The end came at the 2:58 mark of round #3 when referee Vichai Supkitpol rushed forward to stop the carnage.

After the stoppage, Alex Higley rushed to his corner and climbed the ropes to salute his many loyal supporters.

(photo bottom) The rambunctious Higley supporters were all smiles.

The final match of the show had Brendon Raftery of Steel MMA, Tierrasanta facing 20-year-old, 5’6″ tall Cody Sessions (3-2) who trains at Team Diamond Martial Arts, Upland, Calif. in a Pro WCK Muaythai featherweight match. In round one, Raftery couldn’t miss as every punch and every kick was right on the money. As his confidence grew, so did the velocity of the punches and kicks. One such kick sent Sessions to the mat. By round #3, Raftery had Sessions’ head snapping back.

After dodging a Cody Sessions’ kick, it appeared a punch to his face was always going to be there.

After one of Brendon Raftery’s direct hits, we see Cody Sessions down on the canvas.

Whether it was a kick or a punch, Brendon Raftery (l) was right on target.

After the bout concluded, we saw Brendon Raftery give a signal to his many supporters, something along the lines of “The victory is ours!”

The fighters, Brendon Raftery (l) and Cody Sessions (r) along with veteran referee Vichai Supkipol await the announcement of the judges’ scores.

In a show of respect, Cody Sessions (r) bows his head and claps for the victorious Brendon Raftery (l).

In some circles, they call it a standing ovation.

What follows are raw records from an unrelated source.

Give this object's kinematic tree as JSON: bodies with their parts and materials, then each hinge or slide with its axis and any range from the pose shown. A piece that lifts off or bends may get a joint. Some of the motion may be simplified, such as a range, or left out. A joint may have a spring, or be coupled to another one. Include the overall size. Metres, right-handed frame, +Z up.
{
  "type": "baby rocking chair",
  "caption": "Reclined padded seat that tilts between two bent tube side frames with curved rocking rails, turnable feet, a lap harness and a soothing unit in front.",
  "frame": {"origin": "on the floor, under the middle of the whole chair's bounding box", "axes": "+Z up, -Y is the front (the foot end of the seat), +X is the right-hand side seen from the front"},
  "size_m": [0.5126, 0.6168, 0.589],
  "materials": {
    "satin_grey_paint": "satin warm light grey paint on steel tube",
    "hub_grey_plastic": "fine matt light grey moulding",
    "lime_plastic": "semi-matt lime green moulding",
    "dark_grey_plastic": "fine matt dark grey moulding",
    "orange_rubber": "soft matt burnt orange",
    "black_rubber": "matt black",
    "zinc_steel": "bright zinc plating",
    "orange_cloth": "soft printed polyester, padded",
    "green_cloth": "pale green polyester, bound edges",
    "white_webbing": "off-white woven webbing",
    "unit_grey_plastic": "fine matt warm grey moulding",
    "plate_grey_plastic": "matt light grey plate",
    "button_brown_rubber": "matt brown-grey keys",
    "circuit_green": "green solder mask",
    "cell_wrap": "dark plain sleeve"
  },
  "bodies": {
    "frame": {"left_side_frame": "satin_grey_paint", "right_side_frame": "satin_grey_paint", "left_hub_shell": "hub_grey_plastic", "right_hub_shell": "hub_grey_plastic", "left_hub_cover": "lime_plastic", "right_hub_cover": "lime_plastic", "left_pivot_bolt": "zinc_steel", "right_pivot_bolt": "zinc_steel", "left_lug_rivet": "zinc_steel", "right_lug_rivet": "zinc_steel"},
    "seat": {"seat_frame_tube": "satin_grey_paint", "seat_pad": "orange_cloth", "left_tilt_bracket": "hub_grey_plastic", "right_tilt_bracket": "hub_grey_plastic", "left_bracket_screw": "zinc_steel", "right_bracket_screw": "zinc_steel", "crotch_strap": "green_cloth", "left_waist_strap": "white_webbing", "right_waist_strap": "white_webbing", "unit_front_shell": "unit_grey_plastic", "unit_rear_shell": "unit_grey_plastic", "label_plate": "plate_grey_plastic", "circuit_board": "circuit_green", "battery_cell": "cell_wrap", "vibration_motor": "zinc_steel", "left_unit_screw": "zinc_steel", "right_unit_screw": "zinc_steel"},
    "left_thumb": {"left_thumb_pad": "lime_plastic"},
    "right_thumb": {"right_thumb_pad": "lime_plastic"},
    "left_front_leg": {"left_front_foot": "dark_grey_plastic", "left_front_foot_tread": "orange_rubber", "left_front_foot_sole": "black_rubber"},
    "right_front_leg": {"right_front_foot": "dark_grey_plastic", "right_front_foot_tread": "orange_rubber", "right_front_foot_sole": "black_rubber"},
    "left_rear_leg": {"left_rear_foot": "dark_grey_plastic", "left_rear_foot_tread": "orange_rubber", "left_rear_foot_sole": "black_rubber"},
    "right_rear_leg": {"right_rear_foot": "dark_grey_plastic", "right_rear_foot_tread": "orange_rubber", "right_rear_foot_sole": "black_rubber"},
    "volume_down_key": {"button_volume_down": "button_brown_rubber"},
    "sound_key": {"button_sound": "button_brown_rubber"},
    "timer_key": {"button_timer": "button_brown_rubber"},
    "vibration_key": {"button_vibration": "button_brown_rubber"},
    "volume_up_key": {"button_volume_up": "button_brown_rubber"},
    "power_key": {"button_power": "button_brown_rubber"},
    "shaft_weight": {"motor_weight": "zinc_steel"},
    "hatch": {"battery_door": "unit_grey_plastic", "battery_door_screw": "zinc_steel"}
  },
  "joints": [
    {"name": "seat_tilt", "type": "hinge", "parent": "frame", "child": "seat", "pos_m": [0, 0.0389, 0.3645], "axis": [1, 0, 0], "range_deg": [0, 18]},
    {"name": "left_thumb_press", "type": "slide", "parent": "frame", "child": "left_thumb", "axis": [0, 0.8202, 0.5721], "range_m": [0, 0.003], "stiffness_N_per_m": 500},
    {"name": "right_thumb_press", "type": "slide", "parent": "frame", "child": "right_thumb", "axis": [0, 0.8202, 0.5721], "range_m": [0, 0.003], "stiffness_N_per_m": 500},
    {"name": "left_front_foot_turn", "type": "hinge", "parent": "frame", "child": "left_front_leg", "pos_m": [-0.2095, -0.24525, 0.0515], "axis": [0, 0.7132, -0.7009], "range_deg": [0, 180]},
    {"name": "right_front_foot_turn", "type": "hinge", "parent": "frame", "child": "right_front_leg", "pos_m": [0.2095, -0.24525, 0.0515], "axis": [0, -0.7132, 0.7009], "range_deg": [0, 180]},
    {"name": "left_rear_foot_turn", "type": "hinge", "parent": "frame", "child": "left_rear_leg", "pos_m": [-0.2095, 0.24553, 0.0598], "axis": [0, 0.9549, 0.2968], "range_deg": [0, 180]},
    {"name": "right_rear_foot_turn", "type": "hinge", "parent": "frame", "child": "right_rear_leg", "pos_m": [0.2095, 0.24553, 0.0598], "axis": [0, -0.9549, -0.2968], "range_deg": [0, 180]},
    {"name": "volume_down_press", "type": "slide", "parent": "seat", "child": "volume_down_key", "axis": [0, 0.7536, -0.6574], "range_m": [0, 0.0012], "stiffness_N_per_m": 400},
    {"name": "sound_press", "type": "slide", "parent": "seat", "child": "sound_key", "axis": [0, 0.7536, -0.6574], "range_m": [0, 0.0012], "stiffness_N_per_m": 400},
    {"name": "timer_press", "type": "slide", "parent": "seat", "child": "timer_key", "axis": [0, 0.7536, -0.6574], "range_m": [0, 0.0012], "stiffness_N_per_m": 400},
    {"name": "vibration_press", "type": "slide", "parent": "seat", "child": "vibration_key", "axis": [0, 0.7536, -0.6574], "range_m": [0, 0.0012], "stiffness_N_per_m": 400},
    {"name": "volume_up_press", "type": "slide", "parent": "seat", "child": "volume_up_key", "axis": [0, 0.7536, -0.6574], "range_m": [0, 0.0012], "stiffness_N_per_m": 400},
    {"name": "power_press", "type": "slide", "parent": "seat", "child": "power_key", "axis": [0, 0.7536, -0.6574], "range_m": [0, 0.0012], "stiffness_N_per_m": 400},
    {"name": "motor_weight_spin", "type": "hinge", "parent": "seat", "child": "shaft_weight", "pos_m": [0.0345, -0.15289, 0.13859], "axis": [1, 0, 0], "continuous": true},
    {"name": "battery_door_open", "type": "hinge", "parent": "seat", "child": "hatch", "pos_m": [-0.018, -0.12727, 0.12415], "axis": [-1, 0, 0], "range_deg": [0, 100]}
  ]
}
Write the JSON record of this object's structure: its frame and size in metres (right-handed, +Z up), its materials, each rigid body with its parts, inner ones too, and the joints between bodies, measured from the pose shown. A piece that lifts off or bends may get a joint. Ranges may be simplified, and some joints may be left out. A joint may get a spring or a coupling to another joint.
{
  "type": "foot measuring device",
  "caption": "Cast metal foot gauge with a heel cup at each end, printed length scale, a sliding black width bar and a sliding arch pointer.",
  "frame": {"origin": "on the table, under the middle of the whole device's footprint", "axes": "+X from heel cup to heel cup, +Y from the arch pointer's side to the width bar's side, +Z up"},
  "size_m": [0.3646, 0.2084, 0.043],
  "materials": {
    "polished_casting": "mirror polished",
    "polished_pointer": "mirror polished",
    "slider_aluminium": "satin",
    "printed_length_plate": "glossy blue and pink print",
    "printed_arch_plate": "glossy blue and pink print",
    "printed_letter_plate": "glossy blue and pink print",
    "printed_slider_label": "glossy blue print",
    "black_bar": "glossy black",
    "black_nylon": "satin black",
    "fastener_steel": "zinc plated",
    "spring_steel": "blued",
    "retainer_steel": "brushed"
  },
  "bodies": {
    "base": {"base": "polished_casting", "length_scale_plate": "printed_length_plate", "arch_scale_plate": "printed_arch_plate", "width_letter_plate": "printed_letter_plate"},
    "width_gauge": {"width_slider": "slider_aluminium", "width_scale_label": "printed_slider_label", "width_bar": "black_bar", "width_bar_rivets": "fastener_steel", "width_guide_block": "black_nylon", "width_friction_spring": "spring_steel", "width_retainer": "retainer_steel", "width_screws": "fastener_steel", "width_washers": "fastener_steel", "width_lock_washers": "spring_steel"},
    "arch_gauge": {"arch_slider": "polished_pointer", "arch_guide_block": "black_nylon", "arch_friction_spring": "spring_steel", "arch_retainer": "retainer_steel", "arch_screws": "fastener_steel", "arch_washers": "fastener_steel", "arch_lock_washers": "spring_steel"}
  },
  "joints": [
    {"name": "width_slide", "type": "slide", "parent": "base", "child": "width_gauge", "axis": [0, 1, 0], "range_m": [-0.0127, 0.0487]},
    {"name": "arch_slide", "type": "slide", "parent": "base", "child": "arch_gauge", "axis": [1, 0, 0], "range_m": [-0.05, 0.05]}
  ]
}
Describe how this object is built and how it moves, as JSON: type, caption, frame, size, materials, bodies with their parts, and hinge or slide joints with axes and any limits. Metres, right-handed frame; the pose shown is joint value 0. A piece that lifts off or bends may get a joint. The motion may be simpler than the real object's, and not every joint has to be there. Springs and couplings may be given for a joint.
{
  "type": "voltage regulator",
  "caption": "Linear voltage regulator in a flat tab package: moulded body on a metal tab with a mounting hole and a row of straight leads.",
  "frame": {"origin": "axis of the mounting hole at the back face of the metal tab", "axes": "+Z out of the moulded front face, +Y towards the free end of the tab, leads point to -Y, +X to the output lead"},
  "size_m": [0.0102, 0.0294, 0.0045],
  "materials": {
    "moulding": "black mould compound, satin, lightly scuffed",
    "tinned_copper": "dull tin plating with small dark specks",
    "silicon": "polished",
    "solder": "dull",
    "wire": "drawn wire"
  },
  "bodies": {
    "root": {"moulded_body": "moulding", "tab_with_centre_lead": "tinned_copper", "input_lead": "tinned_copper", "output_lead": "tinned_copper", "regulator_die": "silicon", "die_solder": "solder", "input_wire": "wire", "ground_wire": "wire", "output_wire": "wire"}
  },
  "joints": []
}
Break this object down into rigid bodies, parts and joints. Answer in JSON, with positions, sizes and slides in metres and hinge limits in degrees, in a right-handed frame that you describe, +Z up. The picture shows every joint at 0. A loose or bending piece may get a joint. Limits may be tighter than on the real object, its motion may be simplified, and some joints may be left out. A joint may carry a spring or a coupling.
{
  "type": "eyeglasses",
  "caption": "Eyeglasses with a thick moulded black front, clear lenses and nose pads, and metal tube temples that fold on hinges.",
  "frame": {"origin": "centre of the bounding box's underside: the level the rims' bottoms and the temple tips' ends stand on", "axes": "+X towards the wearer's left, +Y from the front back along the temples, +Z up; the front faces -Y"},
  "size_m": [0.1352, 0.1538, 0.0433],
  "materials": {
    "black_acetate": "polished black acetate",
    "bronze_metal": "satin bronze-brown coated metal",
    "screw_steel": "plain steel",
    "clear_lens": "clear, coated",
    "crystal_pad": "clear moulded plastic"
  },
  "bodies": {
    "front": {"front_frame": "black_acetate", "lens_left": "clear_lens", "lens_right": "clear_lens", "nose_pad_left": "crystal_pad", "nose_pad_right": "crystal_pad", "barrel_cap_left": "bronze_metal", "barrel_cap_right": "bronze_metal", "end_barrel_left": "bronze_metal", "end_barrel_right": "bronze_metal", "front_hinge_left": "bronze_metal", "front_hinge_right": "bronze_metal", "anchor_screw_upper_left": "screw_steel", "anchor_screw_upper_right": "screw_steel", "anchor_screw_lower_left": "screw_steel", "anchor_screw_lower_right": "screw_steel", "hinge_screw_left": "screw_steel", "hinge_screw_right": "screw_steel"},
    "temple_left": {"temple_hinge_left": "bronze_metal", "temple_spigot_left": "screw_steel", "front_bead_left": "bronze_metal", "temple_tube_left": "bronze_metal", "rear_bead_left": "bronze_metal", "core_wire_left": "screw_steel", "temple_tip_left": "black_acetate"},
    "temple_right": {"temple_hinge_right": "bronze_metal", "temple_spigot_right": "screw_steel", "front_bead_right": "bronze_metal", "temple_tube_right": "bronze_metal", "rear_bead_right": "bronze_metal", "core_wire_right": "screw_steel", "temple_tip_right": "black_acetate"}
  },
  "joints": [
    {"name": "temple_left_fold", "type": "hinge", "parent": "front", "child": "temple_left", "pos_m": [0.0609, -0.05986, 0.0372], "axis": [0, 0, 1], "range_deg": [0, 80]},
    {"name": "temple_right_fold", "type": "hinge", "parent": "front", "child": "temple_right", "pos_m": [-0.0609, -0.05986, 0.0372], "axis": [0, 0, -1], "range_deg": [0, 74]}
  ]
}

After his win over Cody Sessions, it was pretty easy to spot the Brendon Raftery supporters.

Overjoyed with their dear friend’s victory, the Steel MMA staff of (l to r) Shaun Shepard, Erik Alignay and Kru Carl Gebhardt were smiling from ear to ear.

Next, on the agenda for Promoter Dennis Warner and the WCK Muay Thai staff is the Cali 23 show which is now scheduled for September 9, 2017, at the Bicycle Hotel & Casino, 888 Bicycle Casino Drive, Bell Gardens, Calif. 90210.